Suivant cette logique, faire nation c’est courtiser la nation dominante. C’est l’inviter à voter sur notre avenir collectif dans un référendum commun, et tenter de les convaincre à nous dire OUI. Avec ce gommage des distinctions sociologiques, survivances de rapports coloniaux tenus dans l’ombre, on a pensé avoir plus en commun avec eux qu’avec les Acadiens ou les communautés francophones que nous avions engendrés ailleurs. C’était rejeter le bébé pour l’eau du bain. Avec la défaite du PQ, c’est aussi la quête de cette nation québécoise qui ne peut apparaître autrement qu’un peu artificielle, une créature de l’État, qui risque d’en prendre un coup. D’ailleurs, après cinquante ans, on peut tirer le trait pour constater que les Canadiens-français du Québec auront été les seuls y croire, y laissant même leur nom au profit de celui de la nation imaginée.
Nous ne sommes pourtant pas de cette tradition
J’ai évoqué plus haut une alliance de 150 ans avec les Premières nations. L’histoire des Canadiens-français a ceci de particulier qu’elle s’est distinguée comme celle des créateurs d’alliance en Amérique. Par la tournure exemplaire que prit la rencontre entre deux continents, qui du reste était inévitable, c’est une rencontre qui avait fait plus de gagnants en Nouvelle-France que partout ailleurs dans les deux Amériques.

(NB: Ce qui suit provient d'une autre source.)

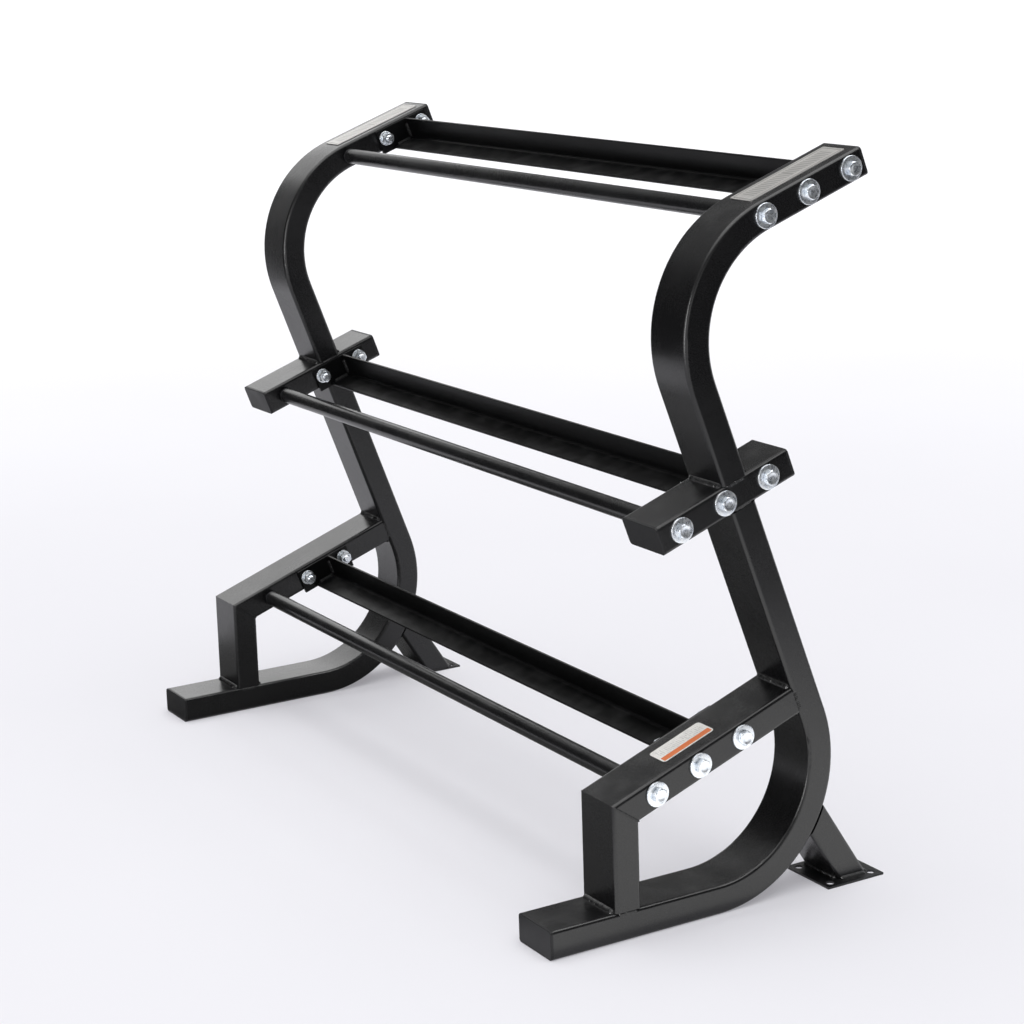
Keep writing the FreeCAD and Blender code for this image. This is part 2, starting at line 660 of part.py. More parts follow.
def make_hexagon(name, flats, height, bore=None):
    """Hexagon along +X with chamfered corners, solid or bored."""
    blank = doc.addObject("Part::Prism", name + "_blank")
    blank.Polygon = 6
    blank.setExpression("Circumradius", "%s / 2 / cos(30)" % flats)
    blank.setExpression("Height", height)
    cone = doc.addObject("Part::Cone", name + "_chamfer")
    rim = "%s / 2" % flats
    cone.setExpression("Radius2", rim)
    cone.setExpression("Radius1", "%s + %s / tan(%d)" % (rim, height, HEAD_CHAMFER_ANGLE))
    cone.setExpression("Height", height)
    hexagon = doc.addObject("Part::Common", name + "_hexagon")
    hexagon.Base = blank
    hexagon.Tool = cone
    if bore is None:
        return hexagon
    hole = doc.addObject("Part::Cylinder", name + "_bore")
    hole.setExpression("Radius", "(%s) / 2" % bore)
    hole.setExpression("Height", height)
    nut = doc.addObject("Part::Cut", name)
    nut.Base = hexagon
    nut.Tool = hole
    return nut


def make_bolt(name, length):
    """Hexagon bolt: the shank runs down from the underside of the head."""
    head = make_hexagon(name, "sizes.head_flats", "sizes.head_height")
    shank = doc.addObject("Part::Cylinder", name + "_shank")
    shank.setExpression("Radius", "sizes.bolt_diameter / 2")
    shank.setExpression("Height", length)
    shank.setExpression("Placement.Base.z", "-(%s)" % length)
    bolt = doc.addObject("Part::Fuse", name)
    bolt.Base = head
    bolt.Tool = shank
    return bolt


def make_washer(name, diameter, thickness):
    """Flat washer."""
    disc = doc.addObject("Part::Cylinder", name + "_disc")
    disc.setExpression("Radius", "%s / 2" % diameter)
    disc.setExpression("Height", thickness)
    hole = doc.addObject("Part::Cylinder", name + "_hole")
    hole.setExpression("Radius", "layout.bolt_hole / 2")
    hole.setExpression("Height", thickness)
    washer = doc.addObject("Part::Cut", name)
    washer.Base = disc
    washer.Tool = hole
    return washer


def make_group(side, name, pattern, across, numbers, outward):
    """Copies of one fastener in every tier of a side, joined into one node.

    across is the place of the seat across the rack, and outward turns the top of the
    fastener away from the middle of the rack.
    """
    copies = []
    turn = 90 * SIDES[side] * (1 if outward else -1)
    for tier in TIERS:
        for number in numbers:
            copy = doc.addObject("App::Link", "%s_%s_%s_%d" % (side, name, tier, number))
            copy.LinkedObject = pattern
            copy.Placement.Rotation = FreeCAD.Rotation(FreeCAD.Vector(0, 1, 0), turn)
            copy.setExpression("Placement.Base.x", "%d * (%s)" % (SIDES[side], across))
            copy.setExpression("Placement.Base.y",
                               "layout.%s_row + %d * sizes.bolt_pitch" % (tier, number))
            copy.setExpression("Placement.Base.z", "layout.%s_rise" % tier)
            copies.append(copy)
    group = doc.addObject("Part::Compound", "%s_%s" % (side, name))
    group.Label = "%s_%s" % (side, name)
    group.Links = copies
    place(group)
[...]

Cette part de notre passé qui nous fait honneur devrait nous inspirer une ouverture au monde, à notre monde. La lutte pour la reconnaissance des nations au Canada ne concerne-t-elle pas tous les laissés pour compte du deuxième Canada ?
La fin du Parti québécois est peut-être la fenêtre d’opportunité qu’il fallait pour que les enjeux de la question nationale soient remis à plat et qu’on se mette à en parler sérieusement. Si d’avoir effleuré ces questions suscite de l’intérêt et alimente la réflexion, j’aurai atteint mon but.